The court hearing last month quickly descended into chaos. Mr. Kerincsiz and his nationalist lawyers yelled at the judge and lashed out at the presence of foreign observers at the trial, participants said. The judge had to remove one unruly lawyer from the courtroom. “The irony is that our case starts with the premise that some people had insulted the court,” Mr. Belge says.

Image Problem

Mr. Kerincsiz’s most famous attack — against Mr. Pamuk, for mentioning during an interview the killings of Armenians and Kurds in Turkey — failed when the court dropped the case against the novelist.

Turkey’s foreign minister, Abdullah Gul, has acknowledged anti-free-speech laws are tarnishing the country’s image.
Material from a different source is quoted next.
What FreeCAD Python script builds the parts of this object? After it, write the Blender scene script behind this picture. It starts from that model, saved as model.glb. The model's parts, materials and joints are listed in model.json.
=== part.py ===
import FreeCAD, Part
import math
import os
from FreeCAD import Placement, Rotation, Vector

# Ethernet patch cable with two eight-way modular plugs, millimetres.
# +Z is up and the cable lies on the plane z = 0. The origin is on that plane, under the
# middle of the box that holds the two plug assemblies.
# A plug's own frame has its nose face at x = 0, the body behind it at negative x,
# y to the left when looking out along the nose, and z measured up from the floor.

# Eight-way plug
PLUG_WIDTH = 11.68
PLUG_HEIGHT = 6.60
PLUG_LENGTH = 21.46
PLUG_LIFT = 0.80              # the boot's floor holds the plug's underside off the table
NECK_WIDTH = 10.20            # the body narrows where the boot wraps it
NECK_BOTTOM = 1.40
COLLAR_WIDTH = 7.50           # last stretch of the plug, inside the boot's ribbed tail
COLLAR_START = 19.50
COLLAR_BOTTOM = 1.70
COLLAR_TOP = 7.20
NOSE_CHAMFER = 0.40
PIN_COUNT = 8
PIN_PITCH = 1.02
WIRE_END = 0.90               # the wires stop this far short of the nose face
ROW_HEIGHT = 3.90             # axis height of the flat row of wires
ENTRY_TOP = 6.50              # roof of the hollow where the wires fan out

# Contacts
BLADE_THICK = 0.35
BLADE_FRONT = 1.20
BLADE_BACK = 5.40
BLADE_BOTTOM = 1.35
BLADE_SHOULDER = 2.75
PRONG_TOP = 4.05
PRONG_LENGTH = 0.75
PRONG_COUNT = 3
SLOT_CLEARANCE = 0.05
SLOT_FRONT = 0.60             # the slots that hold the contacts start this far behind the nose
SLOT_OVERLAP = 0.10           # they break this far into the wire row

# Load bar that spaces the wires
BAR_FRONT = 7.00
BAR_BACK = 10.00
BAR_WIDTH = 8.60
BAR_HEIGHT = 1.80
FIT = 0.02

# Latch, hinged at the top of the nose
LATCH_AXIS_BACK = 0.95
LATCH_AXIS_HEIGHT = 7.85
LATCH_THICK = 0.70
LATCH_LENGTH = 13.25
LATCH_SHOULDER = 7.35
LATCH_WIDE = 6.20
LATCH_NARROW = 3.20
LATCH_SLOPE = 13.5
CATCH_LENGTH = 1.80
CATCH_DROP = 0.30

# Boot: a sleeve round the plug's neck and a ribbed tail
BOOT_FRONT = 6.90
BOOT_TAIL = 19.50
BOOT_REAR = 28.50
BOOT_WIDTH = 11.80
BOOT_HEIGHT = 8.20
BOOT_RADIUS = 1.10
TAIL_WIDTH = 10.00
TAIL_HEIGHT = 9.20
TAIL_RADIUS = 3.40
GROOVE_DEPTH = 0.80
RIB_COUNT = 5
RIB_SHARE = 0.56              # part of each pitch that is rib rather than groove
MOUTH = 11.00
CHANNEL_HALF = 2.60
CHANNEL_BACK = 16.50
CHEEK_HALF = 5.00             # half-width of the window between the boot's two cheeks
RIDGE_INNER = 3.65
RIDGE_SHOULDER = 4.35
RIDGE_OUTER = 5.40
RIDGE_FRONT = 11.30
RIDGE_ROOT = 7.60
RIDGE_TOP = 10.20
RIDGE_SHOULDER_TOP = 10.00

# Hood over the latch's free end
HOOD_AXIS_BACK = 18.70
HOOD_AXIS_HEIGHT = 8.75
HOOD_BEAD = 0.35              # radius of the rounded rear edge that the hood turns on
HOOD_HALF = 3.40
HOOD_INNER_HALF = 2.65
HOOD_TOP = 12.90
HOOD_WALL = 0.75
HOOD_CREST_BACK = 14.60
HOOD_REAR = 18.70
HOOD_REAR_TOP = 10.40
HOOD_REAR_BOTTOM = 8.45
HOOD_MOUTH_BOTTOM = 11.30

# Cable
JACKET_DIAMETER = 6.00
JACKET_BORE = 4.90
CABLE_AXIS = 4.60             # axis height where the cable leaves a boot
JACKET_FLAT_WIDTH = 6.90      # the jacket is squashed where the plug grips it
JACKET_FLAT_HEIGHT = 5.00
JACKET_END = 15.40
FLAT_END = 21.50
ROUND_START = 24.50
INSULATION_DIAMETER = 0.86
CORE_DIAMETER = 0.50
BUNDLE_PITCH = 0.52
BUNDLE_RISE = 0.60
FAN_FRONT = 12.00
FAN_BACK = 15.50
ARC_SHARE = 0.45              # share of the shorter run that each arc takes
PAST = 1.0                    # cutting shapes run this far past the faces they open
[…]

Yet the government has shied away from changing any of them. And that has only encouraged Mr. Kerincsiz, who says he aims more for political impact than legal victories. His association has even joined a quixotic campaign to kick the Greek Orthodox Patriarchate out of Turkey, accusing it of attempts to set up a Vatican-style state within a state.

For Mr. Dink, the Armenian newspaper editor, the consequences of Mr. Kerincsiz’s nationalist quest aren’t hypothetical. In 2004, Mr. Dink wrote an article urging Armenians “not to fight with the ‘Turk’ anymore” because the animosity creates poisoned blood. The nationalists read the article to mean that the Turkish blood itself is poisoned and took Mr. Dink to court.

He received a six-month suspended sentence, which he appealed. When he criticized the judgment in print, the nationalists sued him again for insulting the court. “I’m going to leave the country if the higher court doesn’t overturn the judgment,” says Mr. Dink, who was born and raised in Turkey. Of Mr. Kerincsiz, he says: “He’s always there trying to chase me.”